2002 Stock Option Plan
     WHEREAS, the Portola Packaging, Inc. 2002 Stock Option Plan was adopted by the Board of Directors on December 15, 2001 and approved by the Stockholders on January 30, 2002; and
     WHEREAS, the Board of Directors has determined that it is in the best interest of the Company to amend the Plan;
     NOW THEREFORE, BE IT RESOLVED that the Board of Directors hereby adopts the following amendment of the Plan subject to Stockholder approval.

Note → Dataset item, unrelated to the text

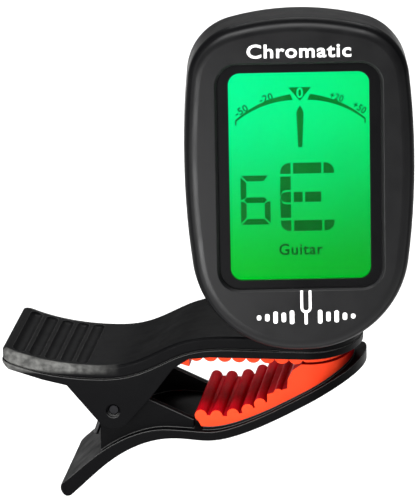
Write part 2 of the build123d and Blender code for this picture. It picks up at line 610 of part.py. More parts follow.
NODES = {
    "upper_arm": make_upper_arm,
    "upper_pad": make_upper_pad,
    "hinge_pin": make_hinge_pin,
    "torsion_spring": make_torsion_spring,
    "lower_arm": make_lower_arm,
    "lower_pad": make_lower_pad,
    "swivel_yoke": make_swivel_yoke,
    "swivel_screw": make_swivel_screw,
    "wave_washer": make_wave_washer,
    "tilt_screw": make_tilt_screw,
    "tilt_nut": make_tilt_nut,
    "friction_washers": make_friction_washers,
    "front_shell": make_front_shell,
    "rear_shell": make_rear_shell,
    "battery_cover": make_battery_cover,
    "mode_button": make_mode_button,
    "lens_window": make_lens_window,
    "lcd_panel": make_lcd_panel,
    "lcd_frame": make_lcd_frame,
    "light_guide": make_light_guide,
    "backlight_leds": make_backlight_leds,
    "zebra_strip": make_zebra_strips,
    "main_pcb": make_main_pcb,
    "controller_chip": make_controller_chip,
    "crystal": make_crystal,
    "smd_parts": make_smd_parts,
    "tact_switch": make_tact_switch,
    "coin_holder": make_coin_holder,
    "coin_cell": make_coin_cell,
    "contact_negative": make_contact_negative,
    "contact_positive": make_contact_positive,
    "piezo_disc": make_piezo_disc,
    "piezo_leads": make_piezo_leads,
    "shell_screws": make_shell_screws,
    "pcb_screws": make_pcb_screws,
}

os.makedirs("parts", exist_ok=True)
for node, make in NODES.items():
    shape = make()
    shape.label = node
    export_step(shape, f"parts/{node}.step")
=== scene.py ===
import json
import math

import bmesh
import bpy
from mathutils import Matrix, Vector


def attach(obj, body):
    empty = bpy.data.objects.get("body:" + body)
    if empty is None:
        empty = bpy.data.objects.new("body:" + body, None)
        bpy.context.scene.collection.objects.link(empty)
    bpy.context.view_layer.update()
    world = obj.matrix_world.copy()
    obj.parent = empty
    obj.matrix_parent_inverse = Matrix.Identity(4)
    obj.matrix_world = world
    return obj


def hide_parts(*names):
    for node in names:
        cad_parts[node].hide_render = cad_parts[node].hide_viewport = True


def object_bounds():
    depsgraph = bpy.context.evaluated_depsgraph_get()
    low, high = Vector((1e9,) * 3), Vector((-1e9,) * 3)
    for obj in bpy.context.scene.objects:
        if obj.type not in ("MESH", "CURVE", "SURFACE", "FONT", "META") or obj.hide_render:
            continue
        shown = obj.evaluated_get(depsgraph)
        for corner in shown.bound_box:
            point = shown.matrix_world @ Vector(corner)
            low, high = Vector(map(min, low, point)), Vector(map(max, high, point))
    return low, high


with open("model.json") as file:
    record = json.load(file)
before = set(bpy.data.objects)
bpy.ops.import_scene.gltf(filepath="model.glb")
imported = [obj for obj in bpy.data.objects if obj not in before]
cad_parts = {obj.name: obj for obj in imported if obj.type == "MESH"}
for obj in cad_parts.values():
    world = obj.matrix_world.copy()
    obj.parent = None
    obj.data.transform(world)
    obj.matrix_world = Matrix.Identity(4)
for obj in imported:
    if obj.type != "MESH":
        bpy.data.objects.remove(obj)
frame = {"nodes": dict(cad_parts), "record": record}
cad_low, cad_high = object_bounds()

MM = 0.001

# The head's own frame: x across the screen, y towards its back, z up the head, in millimetres.
HEAD_YAW, HEAD_TILT = math.radians(8.7), math.radians(5.0)
HEAD_ORIGIN = Vector((6.9, 0.0, 14.6)) * MM
FACE_Y, GLASS_Y = -20.4, -18.0
STEP_Y = FACE_Y + 0.45
SCREEN_HALF_WIDTH, SCREEN_BOTTOM, SCREEN_TOP = 11.45, 5.3, 39.8

# Flat print: the y of its front and back, and how far it is lowered, in the head's frame.
FACE_PRINT = (FACE_Y - 0.04, FACE_Y + 0.05, 0.0)
SCREEN_INK = (GLASS_Y - 0.07, GLASS_Y - 0.03, 0.4)
ZERO_INK = (GLASS_Y - 0.09, GLASS_Y - 0.075, 0.4)
DIAL_CENTRE, DIAL_RADIUS = (0.25, 19.6), 16.3

HINGE = Vector((-23.2, 0.0, -5.4))
ARM_HALF_WIDTH = 11.0
# The tuner is shown held in the air, as it is when it grips a headstock.
FLOOR_DROP = 0.1

CAMERA_DISTANCE = 800
CAMERA_SHIFT_RIGHT, CAMERA_SHIFT_UP = -6.667, 22.833
GRAIN_DEPTH = 0.03 * MM


def head_place():
    turn = Matrix.Rotation(HEAD_YAW, 4, "Z") @ Matrix.Rotation(-HEAD_TILT, 4, "X")
    return Matrix.Translation(HEAD_ORIGIN) @ turn @ Matrix.Scale(MM, 4)


# ---------------------------------------------------------------- camera and lights

def make_camera():
    """Long lens a little right of the front and above, with a slight roll."""
    azimuth, elevation, roll = math.radians(8.3), math.radians(18.5), math.radians(1.0)
    back = Vector((
        math.sin(azimuth) * math.cos(elevation),
        -math.cos(azimuth) * math.cos(elevation),
        math.sin(elevation)))
    right = Vector((math.cos(azimuth), math.sin(azimuth), 0))
    up = back.cross(right)
    camera_x = right * math.cos(roll) - up * math.sin(roll)
    camera_y = up * math.cos(roll) + right * math.sin(roll)
    target = Vector((0, -ARM_HALF_WIDTH, 0))
    shift = CAMERA_SHIFT_RIGHT * camera_x + CAMERA_SHIFT_UP * camera_y
    place = (target + CAMERA_DISTANCE * back + shift) * MM
    data = bpy.data.cameras.new("camera")
    data.sensor_fit = "HORIZONTAL"
    data.sensor_width = 36
    data.lens = 411.4
    data.clip_start, data.clip_end = 0.01, 20
    camera = bpy.data.objects.new("camera", data)
    axes = Matrix((camera_x, camera_y, back)).transposed().to_4x4()
    camera.matrix_world = Matrix.Translation(place) @ axes
    bpy.context.scene.collection.objects.link(camera)
    bpy.context.scene.camera = camera


def make_light(name, place, target, width, height, power):
    data = bpy.data.lights.new(name, "AREA")
    data.shape = "RECTANGLE"
    data.size, data.size_y = width, height
    data.energy = power
    light = bpy.data.objects.new(name, data)
    light.location = place
    light.rotation_euler = (Vector(target) - Vector(place)).to_track_quat("-Z", "Y").to_euler()
    bpy.context.scene.collection.objects.link(light)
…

  1.   The Plan name is changed to “2002 Stock Benefit Plan”.
 
  2.   In paragraph 1 the second to last sentence is replaced with “Benefits granted pursuant to the Plan, at the discretion of the Company’s Board of Directors (the “Board”), may be (1) incentive stock options within the meaning of Section 422 of the Internal Revenue Code (2) options that do not so qualify as incentive stock options and which are referenced herein as non-statutory stock options, or (3) Restricted Stock.”
 
  3.   In paragraph 2 “In the event that any outstanding Restricted Stock does not vest for any reason or” is added to the beginning of the third sentence.
 
  4.   A new paragraph 3.9 is added to read as follows:
 
      “To grant Restricted Stock to such persons providing services to the Company as the Board shall determine and upon such terms and conditions as the Board shall determine from time-to-time. The Board shall also have the same authority and power with regard to the Restricted Stock as it has with regard to options as set forth in the Plan.”
 
  5.   A new paragraph 5.9 is added to the Plan to read as follows:
 
      “5.9 Restricted Stock
 
      Restricted Stock shall be subject to such terms and conditions as the Board determines to be appropriate, including without limitation, restrictions on the sale or other disposition of such shares. Except as hereinafter provided, or unless the Board determines otherwise either at the time of the grant of Restricted Stock or at any time thereafter), shares granted as Restricted Stock pursuant to the Plan shall not be sold, transferred, assigned or otherwise disposed of by the grantee until such shares are vested. In the event of termination of employment (including, but not limited to, retirement of the grantee) for any reason prior to the vesting of the Restricted Stock,


 

      the shares not vested at the time a grantee’s employment ends shall revert back to the Company and again be available for grant under the Plan. Unless the Board determines otherwise, Restricted Stock shall vest ratably over the two year period after the date of grant provided the grantee remains an employee of the Company. If a grantee’s employment is terminated on account of death or permanent disability of the grantee or upon such other conditions as the Board may approve, the Board may, in its sole discretion vest any remaining unvested Restricted Stock of such grantee.
      All restrictions and vesting applicable to any Restricted Stock shall also apply to any             shares resulting from a stock dividend, stock split, or other distribution of shares of the Company relating to the Restricted Stock. All unvested Restricted Stock shall immediately become fully vested upon the consummation of a “change in control” or similar event or any other event so determined by the Board.
 
  6.   In all other paragraphs of the Plan, wherever the Plan uses the term “options” or “optionee” such terms shall include “restricted stock” and “restricted stock grantee”, respectively, to the extent that it is appropriate in accordance with the context of the Plan provisions.